Deacon Greg has an an update to the Kansas City-St. Joseph story that seems to be a triumph of naivete and just not getting it:

The sad story of the troubles in Kansas City has taken a new twist:

The Catholic official who oversees sex abuse complaints against priests in the Kansas City-St. Joseph Diocese, has himself been accused of past sexual improprieties.

You can read it all there. A friend of mine was quick to email about this story, and this writer:

Judy Thomas has had that report since 2007 and decided it was not newsworthy until now.

Here is a more detailed account by the same writer. Note the accuser was not a minor at the time of the alleged event.

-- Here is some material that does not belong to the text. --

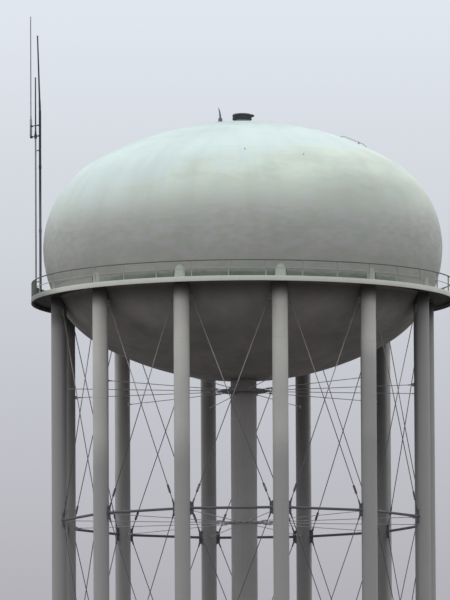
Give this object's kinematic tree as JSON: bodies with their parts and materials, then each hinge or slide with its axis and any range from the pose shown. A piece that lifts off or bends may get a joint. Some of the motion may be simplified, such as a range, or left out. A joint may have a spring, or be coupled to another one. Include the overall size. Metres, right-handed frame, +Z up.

I don’t know what to think!

On one hand, one considers that the accusation against Murphy was he-said-he-said and ultimately unprovable. It seems to me if we allow every such accusation to be immediately be considered “credible,” without due process, we run the risk of exposing good, faithful, innocent priests to ruin, and we could precipitate a witch-hunting mindset against any-and-all priests, or simply provide an expedient means of taking revenge — tick someone off, they come back with an accusation against you. It’s a minefield.

BUT — on the other hand — we can’t just dismiss accusations, either.

This is the classic dilemma. Without evidence, how do we handle such things? If this happened 27 years ago, and the guy wasn’t a minor, he should have landed Murphy a facer and reported him — but then again, back then no one was reporting anything.

And if it happened, then are their others out there who experienced something similar?

Or, are there others out there who will say they did, just because they can?

This is very dicey. How do we protect priests and also protect the laity?

But whether Murphy did this or not (and we cannot POSSIBLY know either way; where people land on this will largely demonstrate what they want to believe, over what they can possibly know) one still has to ask: is this the guy who should have been put in charge of sexual abuse reports, in ANY case? And it just makes everything that much dicier and gives support to those questioning Finn’s judgment.

What a mess. I am inclined to think Finn is incredibly naive and perhaps not as sensitive as he needs to be — this is the second demonstration that he is taking a long time to “get it” or he is completely unaware that people care about the optics of a thing.

Don’t know what to think about Murphy. As with Fr. Corapi, we cannot possibly know the truth, no matter how much someone claims they “know” something in their gut — we do not know. All we can do is watch, wait; hope things work themselves out, justly.

In additional news, The Catholic Key reports that Bishop Finn is initiating sweeping changes in processes within his diocese and also has hred a former U.S. attorney to investigate what exactly happened — who knew what, when and how they did or did not do — in the Ratigan case. The report will be made directly to the public.